Trust, yes, but also gratitude. Gratitude is the opposite of resentment, that which keeps the older brother on the edge of the light. The knife twisting in your heart that wonders whether you are really loved when someone else is getting something you’re not. Resentment blocks the understanding that all of life is a gift. Like trust, gratitude is a discipline. Like trust, it is a conscious choice. When you’re given a cookie do you say, “thanks,” or do you look over at the next person and think, “They got two! They got chocolate chip and I only got raisin!” You didn’t have a cookie before and now you’ve got one. What’s not to be grateful?

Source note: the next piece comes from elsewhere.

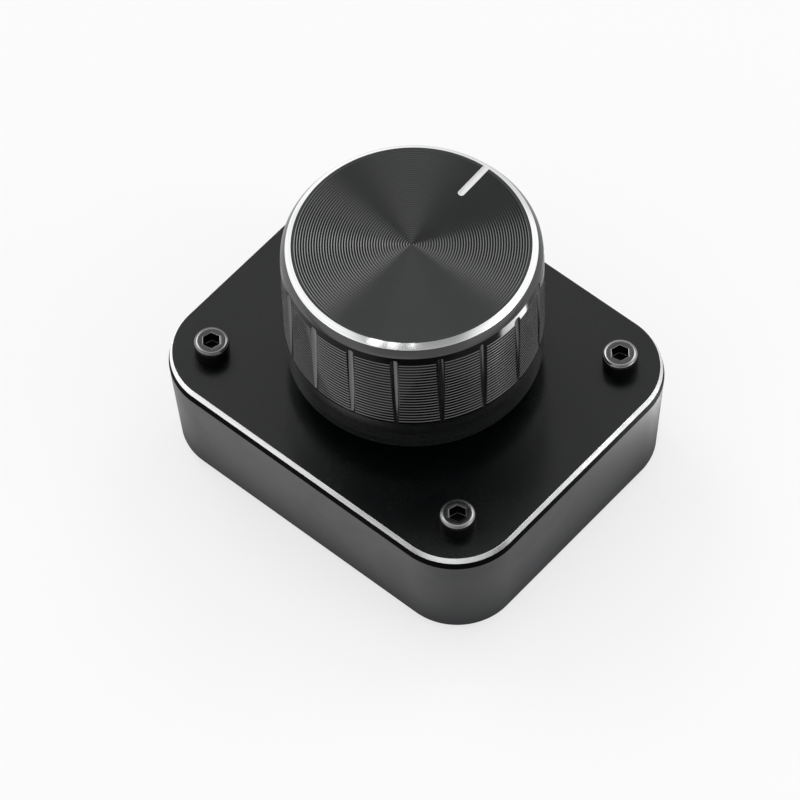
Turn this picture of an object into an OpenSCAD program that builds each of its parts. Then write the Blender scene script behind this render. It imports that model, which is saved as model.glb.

It takes courage. Trust is fundamentally a risk-taking way of life. It’s a leap of faith to let down your guard (am I getting as much as everybody else?), to stop the calculations (how can I get more?). Exercising these disciplines reveals the God who comes searching for us, the God who is watching the road for our return, who notices our empty place at the table and comes out in the yard to find us. It’s past time to sit and wait to see if God notices us. God has already called your name. God has already come out looking for you, given you the best reasons to come and join the party. Let yourself be loved as God longs to love you—completely, unconditionally. You don’t have to design the program or manage the terms. You don’t need to insist on being loved the way you think you ought to be. It’s God’s party. There is room for you at the table. The one who says, “I’m God, and you’re not!” says this with a love, assuring you that you are God’s favorite.